**What is required:** Write out the whole listing again, exactly as given.

--- Start of Recorded information ---

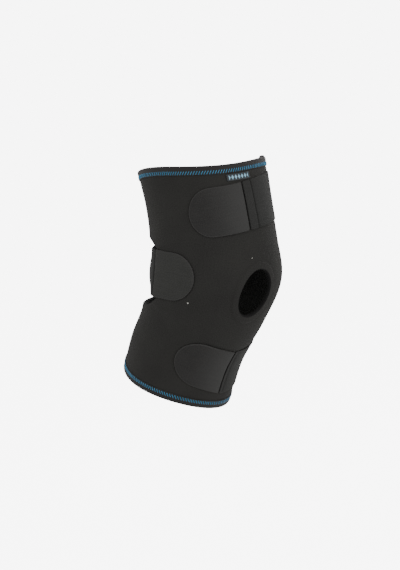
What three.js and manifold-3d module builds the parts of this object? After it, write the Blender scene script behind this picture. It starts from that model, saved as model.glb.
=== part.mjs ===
import * as THREE from 'three';
import Module from 'manifold-3d';
import { mergeVertices } from 'three/addons/utils/BufferGeometryUtils.js';

const wasm = await Module();
wasm.setup();

// Knee sleeve of the right-hand form, in millimetres, with the bend that it has in use.
// The origin is the middle of the bend inside the tube, +Z is up, the kneecap hole faces -Y
// and the side with the hook tabs faces -X.

// Sizes of the neoprene tube
const sleeveHeight = 228;
const wall = 4;
const thigh = { width: 125, front: 61.5, rear: 71 };
const knee = { width: 128, front: 71.5, rear: 64.5 };
const calf = { width: 112.5, front: 59, rear: 61.5 };

// Kneecap hole, an upright oval that leans a little
const holeLength = 51;
const holeWidth = 39;
const holeDrop = 6.5;
const holeTurn = 8;
const holeLean = 15;

// Window at the back of the bend, which the middle strap crosses
const windowHeight = 88;
const windowWidth = 178;
const windowRise = 7;

// Folded hem bands over both edges
const hemFlap = 9.5;
const hemCloth = 0.8;
const hemFold = 1.4;

// Straps and their hook tabs
const upperStrapWidth = 50;
const midStrapWidth = 50;
const lowerStrapWidth = 53;
const midStrapRise = 10;
const upperTabLength = 60;
const midTabLength = 54;
const lowerTabLength = 61;
const strapCloth = 2;
const tabCloth = 2.2;
const seamGap = 1.2;

// The middle strap sinks into the window and its edges curl further in. Shares of the window's
// half width say where it starts to sink, where it has sunk, and how far out it curls.
const strapSink = 6.5;
const sinkStartShare = 0.84;
const sinkEndShare = 0.58;
const strapCurl = 3.5;
const curlShare = 0.75;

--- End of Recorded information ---

**Full output:**
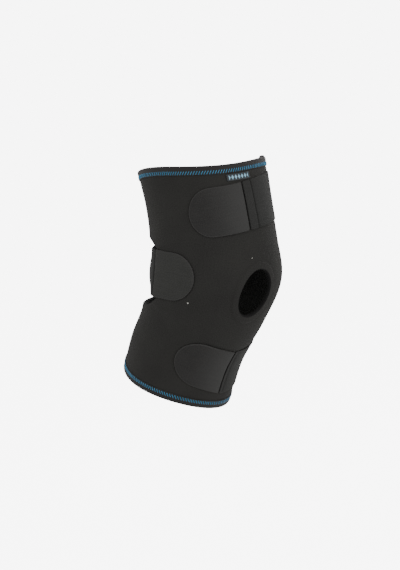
What three.js and manifold-3d module builds the parts of this object? After it, write the Blender scene script behind this picture. It starts from that model, saved as model.glb.
=== part.mjs ===
import * as THREE from 'three';
import Module from 'manifold-3d';
import { mergeVertices } from 'three/addons/utils/BufferGeometryUtils.js';

const wasm = await Module();
wasm.setup();

// Knee sleeve of the right-hand form, in millimetres, with the bend that it has in use.
// The origin is the middle of the bend inside the tube, +Z is up, the kneecap hole faces -Y
// and the side with the hook tabs faces -X.

// Sizes of the neoprene tube
const sleeveHeight = 228;
const wall = 4;
const thigh = { width: 125, front: 61.5, rear: 71 };
const knee = { width: 128, front: 71.5, rear: 64.5 };
const calf = { width: 112.5, front: 59, rear: 61.5 };

// Kneecap hole, an upright oval that leans a little
const holeLength = 51;
const holeWidth = 39;
const holeDrop = 6.5;
const holeTurn = 8;
const holeLean = 15;

// Window at the back of the bend, which the middle strap crosses
const windowHeight = 88;
const windowWidth = 178;
const windowRise = 7;

// Folded hem bands over both edges
const hemFlap = 9.5;
const hemCloth = 0.8;
const hemFold = 1.4;

// Straps and their hook tabs
const upperStrapWidth = 50;
const midStrapWidth = 50;
const lowerStrapWidth = 53;
const midStrapRise = 10;
const upperTabLength = 60;
const midTabLength = 54;
const lowerTabLength = 61;
const strapCloth = 2;
const tabCloth = 2.2;
const seamGap = 1.2;

// The middle strap sinks into the window and its edges curl further in. Shares of the window's
// half width say where it starts to sink, where it has sunk, and how far out it curls.
const strapSink = 6.5;
const sinkStartShare = 0.84;
const sinkEndShare = 0.58;
const strapCurl = 3.5;
const curlShare = 0.75;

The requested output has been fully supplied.